--- start ---

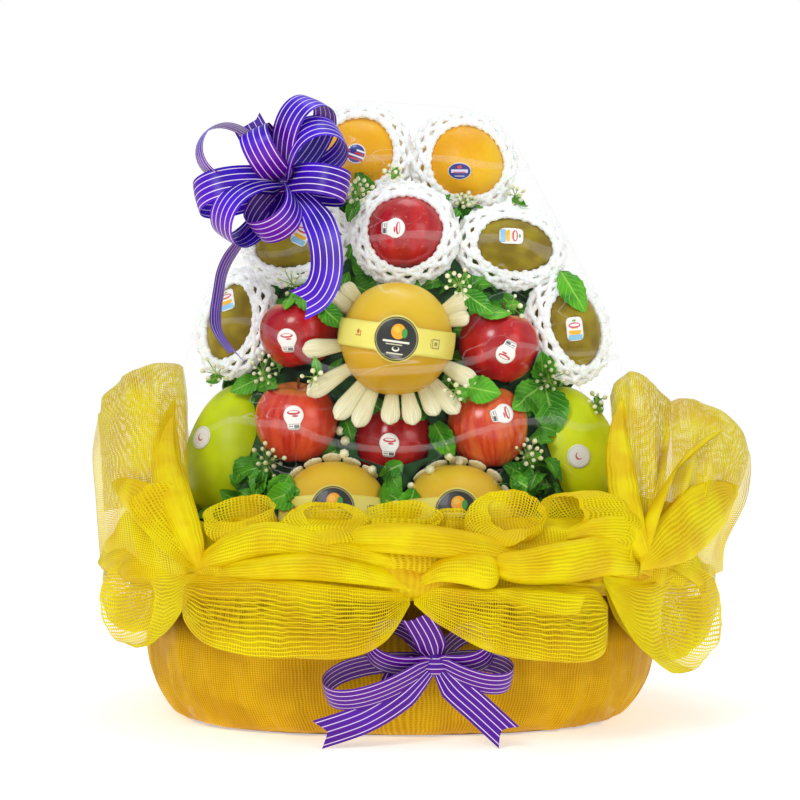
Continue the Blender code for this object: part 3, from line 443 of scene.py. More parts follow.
# length and thickness of a stem
APPLE_STEM = (0.013, 0.0012)
apple_skins = {}
for name, (ground, streak, low, high) in APPLE_FINISH.items():
    made, tree, shader = new_material("apple_skin_" + name, {"Roughness": 0.24, "Coat Weight": 0.15,
            "Coat Roughness": 0.10})
    grain, place = skin_inputs(tree)
    sun = use_effect(tree, streaks, {"Grain": grain, "Fineness": 2.6, "Along": 0.7, "Low": low, "High": high})
    fine = use_effect(tree, streaks, {"Grain": grain, "Fineness": 9.0, "Along": 1.6, "Low": 0.42, "High": 0.72})
    pores = use_effect(tree, dots, {"Vector": place, "Spacing": 0.0052, "Size": 0.13})
    skin = blend_colours(tree, sun, streak, ground)
    skin = tinged(tree, skin, ground, fine, 0.42)
    hollow = remap(tree, part_of(tree, grain, "Z"), 0.70, 0.86, 0.0, 0.55, soft=True)
    skin = blend_colours(tree, hollow, skin, "D9A84A")
    skin = tinged(tree, skin, "F2B48A", pores, 0.5)
    feed(tree, shader, {"Base Color": skin})
    apple_skins[name] = made
for seed, (node, (radius, half, degrees, finish)) in enumerate(APPLES.items()):
    skin = apple_skins[finish]
    fruit_pieces[node] = grow_fruit(node, "apple", radius, half, degrees, skin, 10 + seed, APPLE_STEM)

# ---------------------------------------------------------------- large pears
# Big round pears with a golden russet skin, matt and finely dotted, brighter where the light
# reaches the crown.
PEARS = {
    "pear_middle": (0.0490, 0.0505, (-28, 0, 0)), "pear_low_left": (0.0495, 0.0505, (-28, 0, 0)),
    "pear_low_right": (0.0495, 0.0505, (-28, 0, 0)), "back_pear": (0.0530, 0.0490, (-8, 0, 0)),
    "back_pear_low_left": (0.0520, 0.0480, (0, 0, 0)), "back_pear_low_right": (0.0520, 0.0480, (0, 0, 0)),
}
PEAR_STEM = (0.006, 0.0018)
pear_skin, tree, shader = new_material("pear_skin", {"Roughness": 0.36, "Specular IOR Level": 0.32})
grain, place = skin_inputs(tree)
crown = remap(tree, part_of(tree, grain, "Z"), -0.7, 0.75, soft=True)
patches = cloudy(tree, place, 0.028, 0.36, 0.66)
specks = use_effect(tree, dots, {"Vector": place, "Spacing": 0.0028, "Size": 0.22})
skin = blend_colours(tree, crown, "D0A218", "E8C834")
skin = tinged(tree, skin, "E3AE28", patches, 0.35)
skin = tinged(tree, skin, "C08A2C", specks, 0.40)
finish_skin(tree, shader, skin, patches.outputs["Grain"], 0.12, 0.0004)
for seed, (node, (radius, half, degrees)) in enumerate(PEARS.items()):
    fruit_pieces[node] = grow_fruit(node, "pear", radius, half, degrees, pear_skin, 30 + seed, PEAR_STEM)

# ---------------------------------------------------------------- golden kiwis
# Smooth golden kiwis, olive brown with a short bloom of fuzz that dulls the skin.
KIWIS = {
    "kiwi_upper_left": (0.0270, 0.0405, (0, 80, 0)),
    "kiwi_upper_right": (0.0270, 0.0405, (0, 97, 0)),
    "kiwi_lower_left": (0.0260, 0.0400, (0, 16, 0)),
    "kiwi_lower_right": (0.0290, 0.0390, (0, -16, 0)),
}
kiwi_skin, tree, shader = new_material("kiwi_skin", {"Roughness": 0.55, "Specular IOR Level": 0.25})
grain, place = skin_inputs(tree)
patches = cloudy(tree, place, 0.022, 0.34, 0.68)
fuzz = use_effect(tree, streaks, {"Grain": grain, "Fineness": 26.0, "Along": 6.0, "Low": 0.40, "High": 0.66})
skin = blend_colours(tree, patches, "7E6A0C", "A4921C")
skin = tinged(tree, skin, "6E560C", fuzz, 0.35)
finish_skin(tree, shader, skin, patches.outputs["Grain"], 0.35, 0.0005)
for seed, (node, (radius, half, degrees)) in enumerate(KIWIS.items()):
    fruit_pieces[node] = grow_fruit(node, "kiwi", radius, half, degrees, kiwi_skin, 40 + seed)

# ---------------------------------------------------------------- small melons
# Two small smooth melons, one at each side, narrower at the top.  The right one is a brighter
# lime yellow than the left.
MELONS = {
    "melon_left": (0.0465, 0.0650, (0, 6, 0), "B8CE00", "D8EC08"),
    "melon_right": (0.0475, 0.0650, (0, -7, 0), "CADC00", "E8F408"),
}
for seed, (node, (radius, half, degrees, shade, bright)) in enumerate(MELONS.items()):
    rind, tree, shader = new_material("rind_" + node, {"Roughness": 0.38, "Specular IOR Level": 0.3})
    grain, place = skin_inputs(tree)
    patches = cloudy(tree, place, 0.045, 0.32, 0.68)
    veins = use_effect(tree, streaks, {"Grain": grain, "Fineness": 3.2, "Along": 0.8, "Low": 0.40, "High": 0.75})
    skin = blend_colours(tree, patches, shade, bright)
    skin = tinged(tree, skin, bright, veins, 0.4)
    finish_skin(tree, shader, skin, patches.outputs["Grain"], 0.15, 0.0005)
    fruit_pieces[node] = grow_fruit(node, "melon", radius, half, degrees, rind, 50 + seed)

# ---------------------------------------------------------------- packed leaves
# The heap stands on a mound of leatherleaf and shredded green, pressed into the shape of the
# fruit.  Loose serrated leaves cover it wherever a gap is left between the fruit.
LEAF_LENGTH = 0.030
LEAF_WIDTH = 0.019
LEAF_SPACING = 0.0085
# leaves grow where the bed is this far from any fruit, and above this height
LEAF_ROOM = 0.0075
LEAF_FLOOR = 0.150


def fill_grid(work, layer, grid, flip=False):
    """Faces between rows of vertices, each given with its UV."""
    for low, high in zip(grid, grid[1:]):
        for k in range(len(low) - 1):
            corners = (low[k], low[k + 1], high[k + 1], high[k])
            corners = corners[::-1] if flip else corners
            face = work.faces.new([corner[0] for corner in corners])
            for loop, corner in zip(face.loops, corners):
                loop[layer].uv = corner[1]


def mesh_from(work, name):
    """Turns the work into a plain mesh."""
    data = bpy.data.meshes.new(name)
    work.to_mesh(data)
    work.free()
    return data


def surface_of(made):
    """The surface of a piece, to be met by rays or nearest points."""
    return BVHTree.FromPolygons([v.co for v in made.data.vertices], [tuple(p.vertices) for p in made.data.polygons])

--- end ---

## WRITTEN EXERCISE
Please give an exact restatement of only the lines from the beginning of the material above to the line with "10 + seed, APPLE_STEM)", inclusive.

## EXERCISE SOLUTION
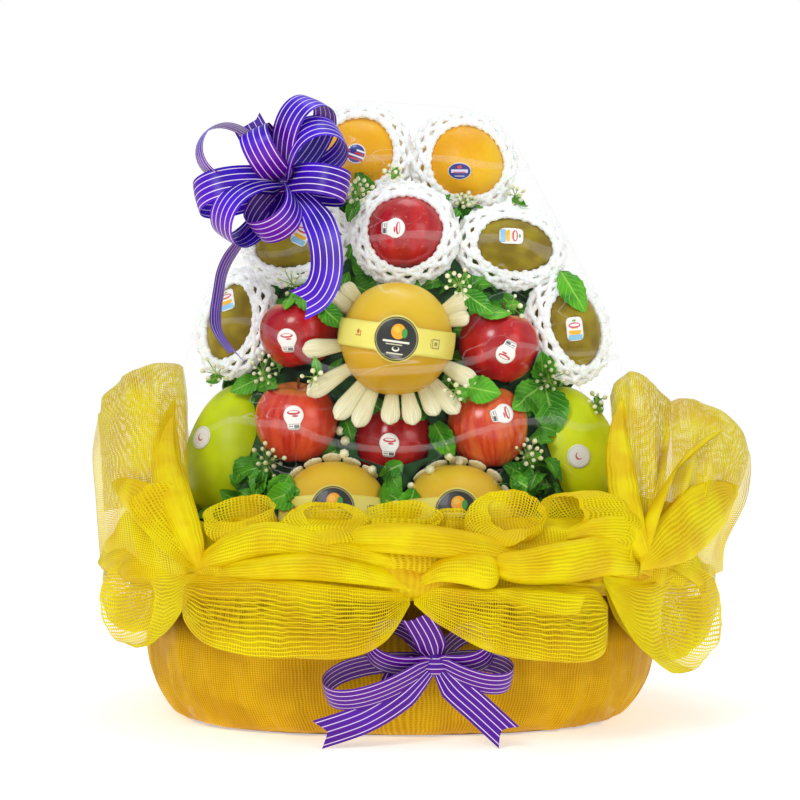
Continue the Blender code for this object: part 3, from line 443 of scene.py. More parts follow.
# length and thickness of a stem
APPLE_STEM = (0.013, 0.0012)
apple_skins = {}
for name, (ground, streak, low, high) in APPLE_FINISH.items():
    made, tree, shader = new_material("apple_skin_" + name, {"Roughness": 0.24, "Coat Weight": 0.15,
            "Coat Roughness": 0.10})
    grain, place = skin_inputs(tree)
    sun = use_effect(tree, streaks, {"Grain": grain, "Fineness": 2.6, "Along": 0.7, "Low": low, "High": high})
    fine = use_effect(tree, streaks, {"Grain": grain, "Fineness": 9.0, "Along": 1.6, "Low": 0.42, "High": 0.72})
    pores = use_effect(tree, dots, {"Vector": place, "Spacing": 0.0052, "Size": 0.13})
    skin = blend_colours(tree, sun, streak, ground)
    skin = tinged(tree, skin, ground, fine, 0.42)
    hollow = remap(tree, part_of(tree, grain, "Z"), 0.70, 0.86, 0.0, 0.55, soft=True)
    skin = blend_colours(tree, hollow, skin, "D9A84A")
    skin = tinged(tree, skin, "F2B48A", pores, 0.5)
    feed(tree, shader, {"Base Color": skin})
    apple_skins[name] = made
for seed, (node, (radius, half, degrees, finish)) in enumerate(APPLES.items()):
    skin = apple_skins[finish]
    fruit_pieces[node] = grow_fruit(node, "apple", radius, half, degrees, skin, 10 + seed, APPLE_STEM)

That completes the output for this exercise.